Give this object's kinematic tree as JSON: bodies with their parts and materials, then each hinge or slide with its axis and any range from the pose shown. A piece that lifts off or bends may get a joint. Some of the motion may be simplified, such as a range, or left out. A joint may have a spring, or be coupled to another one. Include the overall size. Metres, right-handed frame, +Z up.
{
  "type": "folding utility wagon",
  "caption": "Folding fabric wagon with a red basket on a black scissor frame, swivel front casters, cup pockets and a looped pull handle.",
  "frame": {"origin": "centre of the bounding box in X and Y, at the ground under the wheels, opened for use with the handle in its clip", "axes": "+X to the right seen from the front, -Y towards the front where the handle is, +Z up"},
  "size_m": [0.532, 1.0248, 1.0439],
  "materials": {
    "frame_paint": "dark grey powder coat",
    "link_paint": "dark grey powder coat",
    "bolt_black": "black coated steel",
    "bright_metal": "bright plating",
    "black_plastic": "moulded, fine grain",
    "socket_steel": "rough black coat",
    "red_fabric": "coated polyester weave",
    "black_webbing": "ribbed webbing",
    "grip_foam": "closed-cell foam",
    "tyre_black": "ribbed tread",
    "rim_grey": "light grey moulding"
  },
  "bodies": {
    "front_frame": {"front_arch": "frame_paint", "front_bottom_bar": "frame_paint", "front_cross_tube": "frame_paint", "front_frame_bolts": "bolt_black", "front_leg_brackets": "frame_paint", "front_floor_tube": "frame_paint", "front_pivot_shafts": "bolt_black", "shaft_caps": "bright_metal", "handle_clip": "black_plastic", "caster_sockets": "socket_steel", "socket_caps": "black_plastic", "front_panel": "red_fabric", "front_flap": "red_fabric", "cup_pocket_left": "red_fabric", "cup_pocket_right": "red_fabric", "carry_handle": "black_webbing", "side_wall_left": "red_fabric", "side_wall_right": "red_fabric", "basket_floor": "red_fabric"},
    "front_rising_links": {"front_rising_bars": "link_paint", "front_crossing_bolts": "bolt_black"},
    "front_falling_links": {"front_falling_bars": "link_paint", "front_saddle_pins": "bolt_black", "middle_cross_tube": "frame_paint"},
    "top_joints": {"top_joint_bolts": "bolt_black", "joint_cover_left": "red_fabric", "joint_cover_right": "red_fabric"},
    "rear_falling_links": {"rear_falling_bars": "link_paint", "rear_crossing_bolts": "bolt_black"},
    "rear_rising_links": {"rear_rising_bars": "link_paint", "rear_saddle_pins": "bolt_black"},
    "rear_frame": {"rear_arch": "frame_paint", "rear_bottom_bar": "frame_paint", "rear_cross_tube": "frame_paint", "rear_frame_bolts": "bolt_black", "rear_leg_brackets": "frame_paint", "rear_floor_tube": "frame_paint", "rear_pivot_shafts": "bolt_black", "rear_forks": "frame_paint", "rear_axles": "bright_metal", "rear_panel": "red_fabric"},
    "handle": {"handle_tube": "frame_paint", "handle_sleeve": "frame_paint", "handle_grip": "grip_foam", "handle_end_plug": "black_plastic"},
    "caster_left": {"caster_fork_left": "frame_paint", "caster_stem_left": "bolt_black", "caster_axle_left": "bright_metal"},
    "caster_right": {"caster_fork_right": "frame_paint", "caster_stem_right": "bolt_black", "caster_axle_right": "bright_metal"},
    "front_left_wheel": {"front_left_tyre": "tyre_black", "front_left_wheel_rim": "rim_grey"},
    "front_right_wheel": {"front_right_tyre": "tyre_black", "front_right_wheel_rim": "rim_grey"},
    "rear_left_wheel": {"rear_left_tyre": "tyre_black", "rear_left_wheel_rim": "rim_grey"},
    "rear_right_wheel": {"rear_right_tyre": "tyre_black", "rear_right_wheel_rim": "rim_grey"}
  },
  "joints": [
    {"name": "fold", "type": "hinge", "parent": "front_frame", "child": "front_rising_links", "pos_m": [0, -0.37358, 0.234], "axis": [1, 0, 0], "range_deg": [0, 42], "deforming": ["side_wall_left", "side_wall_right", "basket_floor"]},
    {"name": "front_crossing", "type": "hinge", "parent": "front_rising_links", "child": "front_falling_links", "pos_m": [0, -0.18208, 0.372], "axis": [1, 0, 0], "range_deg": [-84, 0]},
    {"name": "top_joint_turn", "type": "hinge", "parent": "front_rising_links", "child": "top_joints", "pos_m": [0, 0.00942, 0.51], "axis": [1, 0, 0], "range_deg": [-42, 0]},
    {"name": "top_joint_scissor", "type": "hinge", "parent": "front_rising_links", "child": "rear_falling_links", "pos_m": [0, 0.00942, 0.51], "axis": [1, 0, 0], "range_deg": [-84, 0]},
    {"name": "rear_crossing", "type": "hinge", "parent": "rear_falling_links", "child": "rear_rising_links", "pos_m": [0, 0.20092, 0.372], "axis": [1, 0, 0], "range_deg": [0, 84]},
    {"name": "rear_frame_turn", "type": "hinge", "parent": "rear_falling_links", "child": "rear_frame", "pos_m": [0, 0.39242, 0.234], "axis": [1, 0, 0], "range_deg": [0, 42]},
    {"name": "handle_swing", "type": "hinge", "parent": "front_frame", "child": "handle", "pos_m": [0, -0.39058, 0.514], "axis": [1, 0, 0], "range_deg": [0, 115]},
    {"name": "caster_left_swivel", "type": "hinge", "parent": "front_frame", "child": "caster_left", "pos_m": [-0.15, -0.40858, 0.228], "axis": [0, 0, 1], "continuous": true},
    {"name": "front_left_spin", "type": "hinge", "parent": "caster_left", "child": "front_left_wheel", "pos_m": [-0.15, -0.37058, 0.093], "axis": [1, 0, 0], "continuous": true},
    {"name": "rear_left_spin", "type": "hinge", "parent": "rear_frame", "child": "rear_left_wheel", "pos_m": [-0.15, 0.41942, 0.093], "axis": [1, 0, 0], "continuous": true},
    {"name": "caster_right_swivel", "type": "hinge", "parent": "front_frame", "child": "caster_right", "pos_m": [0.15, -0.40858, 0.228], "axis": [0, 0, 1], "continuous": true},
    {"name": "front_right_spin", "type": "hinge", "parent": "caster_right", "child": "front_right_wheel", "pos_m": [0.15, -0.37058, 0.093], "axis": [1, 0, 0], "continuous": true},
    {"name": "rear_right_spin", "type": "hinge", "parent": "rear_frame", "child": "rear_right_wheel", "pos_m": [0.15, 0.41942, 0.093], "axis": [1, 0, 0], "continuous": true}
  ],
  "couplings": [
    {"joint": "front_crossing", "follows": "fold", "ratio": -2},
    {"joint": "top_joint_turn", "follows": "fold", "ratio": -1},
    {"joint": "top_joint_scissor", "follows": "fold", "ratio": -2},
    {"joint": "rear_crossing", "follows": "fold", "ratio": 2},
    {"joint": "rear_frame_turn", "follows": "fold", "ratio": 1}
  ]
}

* * *

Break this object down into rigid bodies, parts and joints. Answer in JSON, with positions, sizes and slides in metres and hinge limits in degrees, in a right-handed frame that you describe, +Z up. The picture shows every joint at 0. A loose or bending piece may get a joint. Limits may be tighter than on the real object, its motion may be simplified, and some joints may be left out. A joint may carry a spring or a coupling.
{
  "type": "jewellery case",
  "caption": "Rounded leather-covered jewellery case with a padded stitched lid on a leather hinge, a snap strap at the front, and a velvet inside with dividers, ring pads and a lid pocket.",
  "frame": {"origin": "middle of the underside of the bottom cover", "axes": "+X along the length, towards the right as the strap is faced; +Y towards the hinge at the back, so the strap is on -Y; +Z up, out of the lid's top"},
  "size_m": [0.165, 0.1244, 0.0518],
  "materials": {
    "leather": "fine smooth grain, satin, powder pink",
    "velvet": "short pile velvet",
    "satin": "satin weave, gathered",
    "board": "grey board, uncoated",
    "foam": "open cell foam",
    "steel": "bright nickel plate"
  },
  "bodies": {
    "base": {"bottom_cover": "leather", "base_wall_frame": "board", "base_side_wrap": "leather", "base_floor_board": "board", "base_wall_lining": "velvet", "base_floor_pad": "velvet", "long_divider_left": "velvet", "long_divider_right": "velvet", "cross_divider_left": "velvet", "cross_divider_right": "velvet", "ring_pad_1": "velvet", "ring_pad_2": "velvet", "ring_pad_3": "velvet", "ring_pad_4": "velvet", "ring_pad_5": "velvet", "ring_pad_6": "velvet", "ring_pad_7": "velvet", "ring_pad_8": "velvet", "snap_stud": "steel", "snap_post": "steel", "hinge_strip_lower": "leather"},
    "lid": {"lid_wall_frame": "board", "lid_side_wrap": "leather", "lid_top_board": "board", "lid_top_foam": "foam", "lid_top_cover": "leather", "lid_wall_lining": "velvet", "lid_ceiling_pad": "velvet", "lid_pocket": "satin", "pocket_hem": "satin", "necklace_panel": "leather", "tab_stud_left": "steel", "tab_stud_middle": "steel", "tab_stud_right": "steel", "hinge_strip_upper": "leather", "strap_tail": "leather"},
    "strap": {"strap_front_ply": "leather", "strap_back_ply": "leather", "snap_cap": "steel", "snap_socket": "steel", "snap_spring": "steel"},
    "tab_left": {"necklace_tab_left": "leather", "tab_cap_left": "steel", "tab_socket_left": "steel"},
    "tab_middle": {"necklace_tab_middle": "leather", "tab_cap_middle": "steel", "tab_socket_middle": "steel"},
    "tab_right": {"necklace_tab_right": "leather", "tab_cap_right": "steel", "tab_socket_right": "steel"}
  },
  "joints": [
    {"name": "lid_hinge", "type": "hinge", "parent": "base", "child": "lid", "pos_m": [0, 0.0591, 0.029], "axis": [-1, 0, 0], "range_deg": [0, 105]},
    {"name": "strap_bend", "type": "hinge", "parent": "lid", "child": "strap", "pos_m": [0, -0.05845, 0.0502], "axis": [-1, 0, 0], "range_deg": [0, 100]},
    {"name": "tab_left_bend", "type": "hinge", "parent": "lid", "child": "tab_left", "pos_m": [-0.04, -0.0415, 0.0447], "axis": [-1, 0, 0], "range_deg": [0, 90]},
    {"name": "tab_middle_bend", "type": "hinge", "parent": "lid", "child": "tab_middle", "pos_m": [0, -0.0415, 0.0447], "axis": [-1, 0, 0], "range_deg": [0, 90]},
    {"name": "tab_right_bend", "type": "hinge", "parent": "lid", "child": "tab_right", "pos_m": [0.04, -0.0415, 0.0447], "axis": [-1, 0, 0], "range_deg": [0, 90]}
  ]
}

==

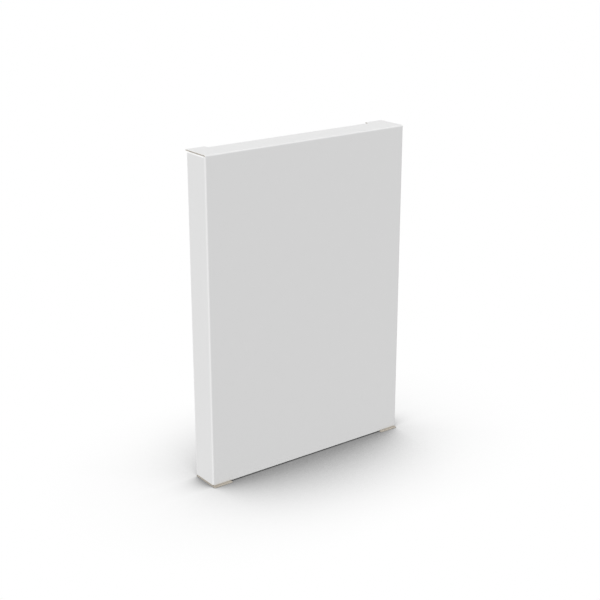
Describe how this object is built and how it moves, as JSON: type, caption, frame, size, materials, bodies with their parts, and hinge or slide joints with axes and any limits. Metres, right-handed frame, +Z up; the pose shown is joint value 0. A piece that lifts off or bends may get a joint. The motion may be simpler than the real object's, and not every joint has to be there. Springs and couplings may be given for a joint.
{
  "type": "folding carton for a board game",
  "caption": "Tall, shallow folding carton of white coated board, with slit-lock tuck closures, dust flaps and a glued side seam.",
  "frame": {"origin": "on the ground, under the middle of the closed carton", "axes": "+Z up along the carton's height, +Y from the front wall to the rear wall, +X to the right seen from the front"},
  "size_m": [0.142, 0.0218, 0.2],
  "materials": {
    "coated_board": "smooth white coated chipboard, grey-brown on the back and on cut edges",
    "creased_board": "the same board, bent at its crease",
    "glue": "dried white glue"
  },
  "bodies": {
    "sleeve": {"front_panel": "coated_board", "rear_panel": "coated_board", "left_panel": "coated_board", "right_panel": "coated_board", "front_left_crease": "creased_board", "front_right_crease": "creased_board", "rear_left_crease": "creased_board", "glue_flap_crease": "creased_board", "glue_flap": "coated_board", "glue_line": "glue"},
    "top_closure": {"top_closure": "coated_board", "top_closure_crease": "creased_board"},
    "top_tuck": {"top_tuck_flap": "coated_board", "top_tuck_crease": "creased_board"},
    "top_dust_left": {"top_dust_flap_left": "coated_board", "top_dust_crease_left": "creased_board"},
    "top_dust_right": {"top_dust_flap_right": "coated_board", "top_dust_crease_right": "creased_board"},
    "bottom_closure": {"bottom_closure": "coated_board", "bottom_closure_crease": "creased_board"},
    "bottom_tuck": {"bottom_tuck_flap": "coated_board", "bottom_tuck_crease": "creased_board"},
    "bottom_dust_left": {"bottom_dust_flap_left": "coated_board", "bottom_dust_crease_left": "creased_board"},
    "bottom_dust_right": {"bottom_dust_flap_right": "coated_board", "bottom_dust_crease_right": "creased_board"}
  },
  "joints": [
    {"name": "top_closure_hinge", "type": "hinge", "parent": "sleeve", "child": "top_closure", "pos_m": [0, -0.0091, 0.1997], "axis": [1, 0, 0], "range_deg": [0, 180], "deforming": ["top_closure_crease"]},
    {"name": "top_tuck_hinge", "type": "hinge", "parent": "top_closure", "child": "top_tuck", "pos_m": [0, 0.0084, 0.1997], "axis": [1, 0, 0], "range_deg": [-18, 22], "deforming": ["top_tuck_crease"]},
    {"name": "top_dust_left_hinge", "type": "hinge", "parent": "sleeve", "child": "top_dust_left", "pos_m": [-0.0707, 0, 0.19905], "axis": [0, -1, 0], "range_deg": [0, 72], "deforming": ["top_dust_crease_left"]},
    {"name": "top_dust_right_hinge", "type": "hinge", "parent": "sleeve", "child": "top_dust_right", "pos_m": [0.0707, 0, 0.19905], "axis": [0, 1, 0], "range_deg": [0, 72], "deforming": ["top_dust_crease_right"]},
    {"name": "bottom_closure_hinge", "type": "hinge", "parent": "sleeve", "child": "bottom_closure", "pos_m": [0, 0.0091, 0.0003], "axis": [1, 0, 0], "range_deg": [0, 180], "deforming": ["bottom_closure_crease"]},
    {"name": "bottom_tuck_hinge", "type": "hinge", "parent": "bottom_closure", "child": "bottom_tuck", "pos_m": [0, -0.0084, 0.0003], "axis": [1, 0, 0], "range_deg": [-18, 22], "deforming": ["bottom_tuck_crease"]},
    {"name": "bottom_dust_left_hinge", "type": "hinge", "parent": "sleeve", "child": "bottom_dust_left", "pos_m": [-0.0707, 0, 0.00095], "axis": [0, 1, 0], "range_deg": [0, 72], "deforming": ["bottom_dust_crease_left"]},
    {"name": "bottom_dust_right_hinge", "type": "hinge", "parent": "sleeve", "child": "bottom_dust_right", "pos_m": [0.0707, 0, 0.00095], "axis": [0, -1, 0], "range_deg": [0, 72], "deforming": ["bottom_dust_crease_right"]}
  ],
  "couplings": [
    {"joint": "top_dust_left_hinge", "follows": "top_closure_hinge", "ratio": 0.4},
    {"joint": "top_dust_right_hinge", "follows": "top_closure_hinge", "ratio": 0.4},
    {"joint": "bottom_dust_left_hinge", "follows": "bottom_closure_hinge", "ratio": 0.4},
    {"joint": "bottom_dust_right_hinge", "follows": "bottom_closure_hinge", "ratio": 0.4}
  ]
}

> WHAT IS EXPECTED:
List all lines above in which the string "from" appears.

> RESPONSE:
Give this object's kinematic tree as JSON: bodies with their parts and materials, then each hinge or slide with its axis and any range from the pose shown. A piece that lifts off or bends may get a joint. Some of the motion may be simplified, such as a range, or left out. A joint may have a spring, or be coupled to another one. Include the overall size. Metres, right-handed frame, +Z up.
  "frame": {"origin": "centre of the bounding box in X and Y, at the ground under the wheels, opened for use with the handle in its clip", "axes": "+X to the right seen from the front, -Y towards the front where the handle is, +Z up"},
  "frame": {"origin": "on the ground, under the middle of the closed carton", "axes": "+Z up along the carton's height, +Y from the front wall to the rear wall, +X to the right seen from the front"},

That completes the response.